1) It could be the configuration of the track, in other words, where the different posts come up during the running of the race.
2) At a bullring, a race that starts closer to the first turn will tend to favor frontrunners – they tend to establish an easy lead because it’s nearly impossible to pass horses on those tight turns.
3) It might be due to irregularities of the track composition in different parts of the track. Maybe a truckload of sand ended up in a certain spot of the track and hasn’t been well-integrated with the rest of the soil.
4) Maybe the chute is less packed down than the main track, and that tends to tire the early runners at distances that use the chute.
Some TSDs favor early speed. These are the TSDs with harder, less tiring surfaces. The high need-to-lead horses get, in effect, a free lead of two to ten lengths in the very beginning of the race. Because the surface is so hard, they don’t have to gulp down their “cup of gas” during their period of high acceleration at the start of the race. The hard surface allows them to cruise on the front end, and often leaves them in an enviable position at the top of the stretch: with a lead and some gas left in the tank.
For instance, if you look at the recent Bay Meadows six furlong dirt races, you see a classic early speed TSD. Eight of the last 20 races were wire-to-wire victories. (Okay, I’m now going to use a sentence with two obscure acronyms, a feat rarely attempted outside of geeky programming magazines. Please stand back.) The pace contention point or PCP (a handicapping factor I invented and explained publicly years ago in Cynthia Publishing’s fine publication How to Profit From Pars) for this TSD is only .72. In other words, about 80% of the time, the winner is going to be within .72 lengths of the frontrunner at the second call of one of these races.
On the other end of the spectrum are TSDs that favor late speed. These are rare in the United States, but tend to include turf courses and many European race courses. These surfaces are more tiring. They may be softer, slipperier, muckier or sandier. In one way or another, they tire the horses by offering resistance or by not providing a solid surface that the horse can push off of when running. In these situations, the high need-to-lead horses burn themselves out quickly. Their “cup of gas” is drained quickly in the struggle for an early lead on a tiring surface. By the time they get to the second call, where the other horses are starting to really run, they’re through.
For example, Churchill Downs’ 1 1/8 mile turf races tend to favor late speed. This is probably no surprise to most handicappers, but it’s a fact nevertheless. Not that horses can’t wire the field on this TSD – three of the last twenty have done it. But it’s rarer, and winners can come out of the clouds. In one race run on a yielding (tiring) course, the winner came from 12 lengths back at the second call. The PCP for this TSD is 4.47 – in other words, the winner will be within 4.47 lengths of the frontrunner about 80% of the time in this type of race. Quite a difference from the .72 figure at Bay Meadows.

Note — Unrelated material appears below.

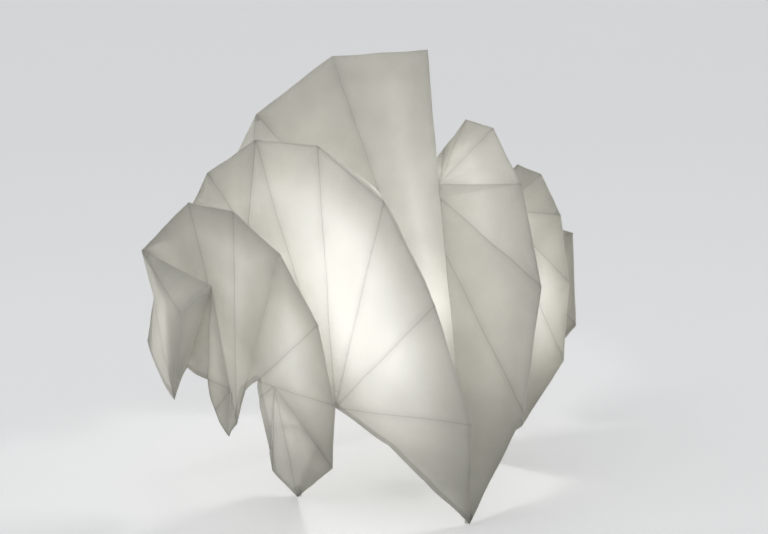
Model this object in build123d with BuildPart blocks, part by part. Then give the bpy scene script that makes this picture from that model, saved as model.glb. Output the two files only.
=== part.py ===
"""Pleated paper table lamp.

One long strip of stiff white paper is folded into seven deep pleats that fan out to
both sides of the lamp.  The lamp faces +X and is mirror-symmetric about the XZ plane.
Left is the -Y side and right is the +Y side, as seen by someone who faces the front.
The origin is on the table, in the middle of the lamp's length and width.

Each pleat is a ridge between two valleys.  The ridges lie in upright planes that toe
outwards towards the back, so a ridge is written as its side view, (x, z), and its
plane gives y.  The shade stands on three pointed tips: one in front, where the two
inner ridges meet, and one behind each outer ridge.  A wire frame inside holds the
tips, the valleys and a screw lampholder, and an LED bulb stands in the holder.
"""
from build123d import *

import os
from math import atan2, cos, degrees, radians, sin, sqrt

os.makedirs("parts", exist_ok=True)

# ---------------------------------------------------------------- driving sizes, mm
# folded paper
paper = 0.6                 # thickness
longest_step = 0.66         # from the middle of the paper to its skin, at a sharp fold
tip_lift = 0.5              # the paper tips end this far above the table
shade_front_x = 192.0       # foremost folds
shade_rear_x = -192.0       # rearmost fold
shade_side_y = 253.0        # outermost fold
crown_top = 479.0           # highest fold
front_tip_x = 145.0
rear_tip_x = -18.0
rear_tip_y = 117.0

# wire frame
wire = 3.0                  # diameter of ring, arms and legs
weld = 0.5                  # a welded wire end sinks this far into what it joins
ring_height = 127.0         # middle of the ring's wire, just above the side valleys' ends
ring_side_heading = 31.5    # degrees from +X: which way the ring's front side runs face
ring_side_corner_y = 124.0
ring_rear_corner = (-62.0, 104.0)
ring_bend = 12.0            # radius of the ring's corners
clip_wall = 1.2             # clips that tie the paper to the ring
clip_length = 8.0
clip_play = 0.15            # between clip and wire
paper_gap = 0.3             # between the paper and what it rests on
foot_radius = 2.6
foot_height = 3.0
foot_inset = 4.8            # from a paper tip to the middle of its foot
rear_foot_heading = 239.0   # degrees, from the right rear tip to its foot, seen from above
rear_leg_x = -19.0          # where a rear leg meets the ring
rear_arm_x = -38.0          # where a rear arm meets the ring

# fitter and lampholder, on the bulb's axis
bulb_x = 25.0
fitter_radius = 29.0
fitter_plate = 2.0
skirt_radius = 19.7         # the lampholder's threaded skirt, which the fitter goes round
skirt_wall = 2.8
skirt_above = 27.0          # skirt above the fitter's middle
skirt_below = 17.0
skirt_floor = 3.0
thread_play = 0.3           # radial, between skirt and what is screwed onto it
shade_ring_radius = 26.0
shade_ring_height = 5.0
shade_ring_grips = 12
holder_cap_height = 15.0
holder_cap_radius = 20.5
holder_cap_neck = 9.0
inlet_radius = 5.0          # threaded inlet nipple
inlet_bore = 3.5
inlet_length = 16.0
inlet_inside = 5.0          # of its length, inside the cap
lock_nut_across = 14.0
lock_nut_height = 3.5

# screw cap of the bulb, and the socket round it
cap_radius = 13.2
cap_height = 22.0
cap_wall = 0.5
cap_play = 0.4              # radial, between the bulb's cap and the socket's screw shell
shell_wall = 0.5
shell_height = 21.0
insert_height = 6.0
contact_radius = 4.6
contact_height = 1.2
insulator_height = 3.2
insulator_top_radius = 11.0
strip_width = 7.0
strip_length = 15.0
strip_thickness = 0.6
strip_rise = 3.0
contact_gap = 0.3           # between the socket's contact strip and the bulb

# bulb above its cap
neck_radius = 14.2
neck_height = 8.0
body_height = 38.0          # neck and shoulder included
shoulder_height = 6.0       # straight rim under the globe
globe_radius = 30.0
globe_wall = 1.2
board_thickness = 1.6
board_radius = 21.0
chip_count = 9
chip_size = 3.0
chip_height = 0.8
chip_circle = 14.0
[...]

If you have a computer handicapping program or reports to keep you apprized of all the variations in track pace bias at all the different TSDs around the country, that’s fine. As I’ve said before, if you’re not a computer handicapper, you had better specialize in something: one particular track or one particular method. Otherwise, there’s so much variation in the predictive factors that you’ll have a hard time overcoming the track take.
Post position bias is a subject I’ll tackle at another time. It seems like it should be related to track pace bias, but I haven’t found a good way to quantify that yet. There definitely are TSDs where an early lead from an inside post is advantageous, while an early lead from an outside post is disaster, and there are TSDs where the opposite is true. Furthermore, a good jockey can sometimes discover a hard path somewhere on a biased surface, perhaps where a tractor’s tires packed down the soil beneath the top few inches.
Pace handicapping is one of the most complex areas of handicapping. I hope I’ve explained it in understandable terms. It involves the interplay of three main factors: ability, need-to-lead and track pace bias. Think of how each horse only has a cup of gas, how some horses need to be in front early at all costs and how hard surfaces promote early speed while tiring surfaces favor late speed. That’s it in a nutshell.
“Think of how each horse only has a cup of gas, how some horses need to be in front early at all costs and how hard surfaces promote early speed while tiring surfaces favor late speed.”
Understanding Pace Summary
Ability is best understood by thinking of a thoroughbred as a hot rod with a big muscle-car engine and a gas tank filled with about one cup of gas. The vast majority of horses are good for only one extended effort before that cup-of-gas is sucked dry. The rest of the race needs to be run at a more moderate pace, with that equine carburetor just sipping at the cup. That, for instance, is why any trouble which causes a loss of momentum in the running of a race is usually fatal to a horse’s chance of winning. It burns up its cup just getting back up to speed.
Need-to-lead quantifies each horse’s desire to get out in front early. This desire is separate from each horse’s ability. One of the worst horses on the grounds can get out in front at the first call of most races. (He just won’t have anything left later.) Some horses, for various reasons explained elsewhere, need to be on the lead early.
Track Bias. A fast, hard track tends to favor frontrunners because they don’t burn much of their cup-of-gas getting out to that early lead. They don’t have to fight the track surface early, which gives them more in the tank later to rebuff challenges.